I first got excited about the potential of RRR when reading on Twitter that in the first 45 minutes there were three action sequences to rival the Fast & Furious franchise—and then the opening title card. Watching this with a crowd was a true thrill—with so much of CGI-powered action cinema feeling increasingly stale, Indian Telugu action drama RRR swings for the fences with an irrepressible energy that puts Hollywood counterparts to shame. Two real-life Indian revolutionaries from the 1920s team up in this fictional account, going up against the colonial evils of the British Empire (depicted here with maximum scenery-chewing relish by Ray Stevenson et al). While it might be turning up on a number of best-of lists, RRR hardly needs us patting the film on its back in patronising western fashion, its thrilling three-hour runtime and ability to put a grin on faces showing that it knows exactly what it’s doing.
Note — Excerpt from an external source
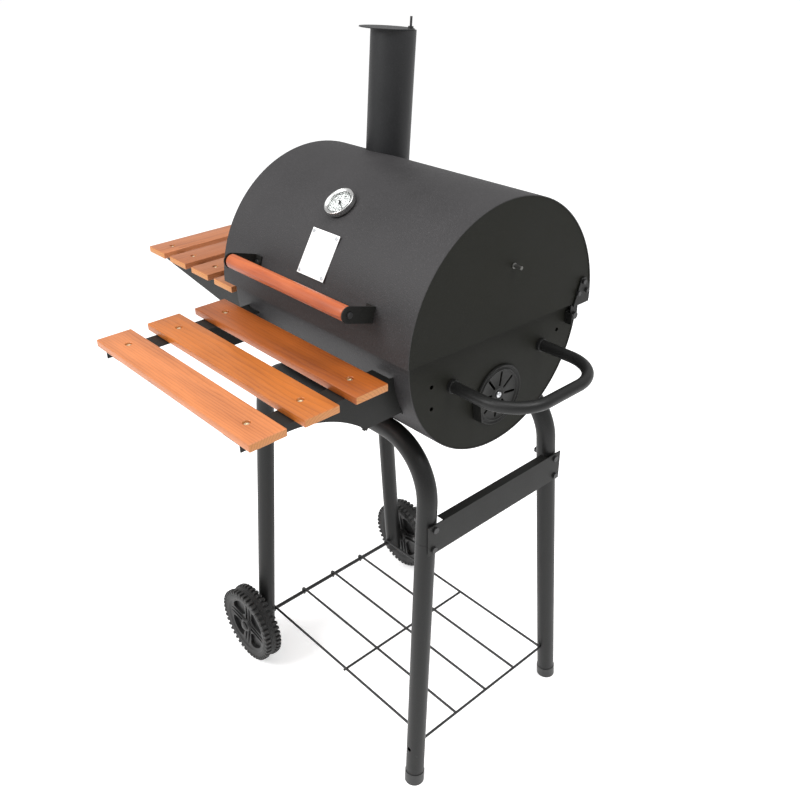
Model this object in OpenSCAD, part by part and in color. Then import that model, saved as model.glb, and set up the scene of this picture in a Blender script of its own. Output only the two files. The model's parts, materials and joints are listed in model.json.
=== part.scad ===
// Barrel charcoal grill with a chimney, two slatted shelves and a wheeled tube stand.
// X runs along the barrel towards the air damper, -Y is the cook's side and +Z is up.
// The origin is the middle of the whole footprint, on the ground.

/* [Barrel] */
// Length of the lid along X
lid_length = 464; // [420:2:520]
// Outer radius of the lid
lid_radius = 206; // [200:1:220]
// Length of the lower body along X
body_length = 437; // [390:1:446]
// Outer radius of the lower body
body_radius = 192; // [180:1:194]
// Height of the lower body's axis above the ground
body_height = 856; // [820:2:900]
// Height of the lid's axis above the body's axis
lid_rise = 12; // [10:1:16]
// Thickness of the barrel's sheet steel
sheet = 1.5; // [1:0.1:2]

/* [Lid fittings] */
// Outer diameter of the chimney pipe
chimney_d = 76; // [60:1:80]
// Chimney position along X from the middle of the barrel
chimney_x = -126; // [-150:1:-100]
// Chimney position behind the barrel's axis
chimney_y = 80; // [70:1:90]
// Height of the chimney's top edge above the ground
chimney_top = 1258; // [1200:2:1300]
// Lean of the chimney towards the back
chimney_tilt = 5; // [0:0.5:6]
// Diameter of the thermometer's bezel
thermometer_d = 51; // [44:1:60]
// Tilt of the thermometer from straight up
thermometer_tilt = 35.3; // [25:0.5:42]
// Length of the wooden handle on the lid
lid_handle_length = 292; // [260:2:330]
// Diameter of the wooden handle on the lid
lid_handle_d = 23; // [18:1:28]

/* [Stand] */
// Outer diameter of the leg tube
tube_d = 34; // [28:1:34]
// Wall of the leg tube
tube_wall = 1.2; // [1:0.1:1.5]
// Distance from the barrel's middle to the right feet
right_foot_x = 229; // [220:1:235]
// Distance from the barrel's middle to the wheeled legs at the ground
left_foot_x = 251; // [245:1:260]
// Distance of each foot from the barrel's axis
foot_y = 193; // [188:1:196]
// Sideways splay of the legs
splay = 4.3; // [3.5:0.1:4.6]
// Lean of the legs along X
lean = 1.6; // [1.5:0.1:2.2]
// Centre-line radius of the frame's bends
bend_radius = 100; // [90:1:110]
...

“One of the best action movies I’ve seen in years,” wrote Travis Johnson. “I’d have to go back to the first John Wick or even The Raid to recall an actioner that had me sit up and take notice like this.”

2. Decision to Leave

Back to the big screen after his excellent series adaptation of The Little Drummer Girl with Florence Pugh and Alexander Skarsgård, Park Chan-wook (Oldboy, Stoker) won Best Director for Decision to Leave at Cannes this year, and deservedly so. A romantic mystery with a classic setup, this is a contemporary riff on Hitchcock and femmes fatale which sees a detective fall for a freshly-widowed woman—who as cinema convention dictates, is also the prime suspect in her husband’s death. It sounds simple, but in Park’s hands this is not just an intricate, knowing noir but also a showcase for his relentless filmmaking style, one that shows his mastery of the visual form.

“From beginning to end, you’re reminded of the unparalleled dynamism that fills the director’s work; with impactful sound design, gorgeous framing, and genius edits,” wrote Rory Doherty.

1. Nope

Jordan Peele returned to big screens this year with Nope, a film that had plenty to say about the nature of spectacle while also delivering exactly that. His follow-up to Get Out and Us placed us with siblings Daniel Kaluuya and Keke Palmer, each of whom turned in excellent and very different performances, as they made an uncanny and chilling discovery on their Californian ranchland. Funny, scary, observant, and above all original, we never knew quite was around the next corner, and Peele also used the scale of the IMAX format to frequently have us nervously peering around the frame. There was a lot going on here, which proved too confounding for some, but the anxious pleasure of watching fresh ideas play out unpredictably on the biggest possible screen was something that no other film quite captured the same way this year.

“It’s awesome seeing a commercial director continue to cement his voice in a field crowded with pre-existing IP, and a big part of Peele’s appeal is his skill with the unexpected,” wrote Tony Stamp. “Nope is hugely enjoyable on a surface level, and there’s tons to dig into on repeat viewings, but its main asset is how straight-up weird a lot of its elements are.”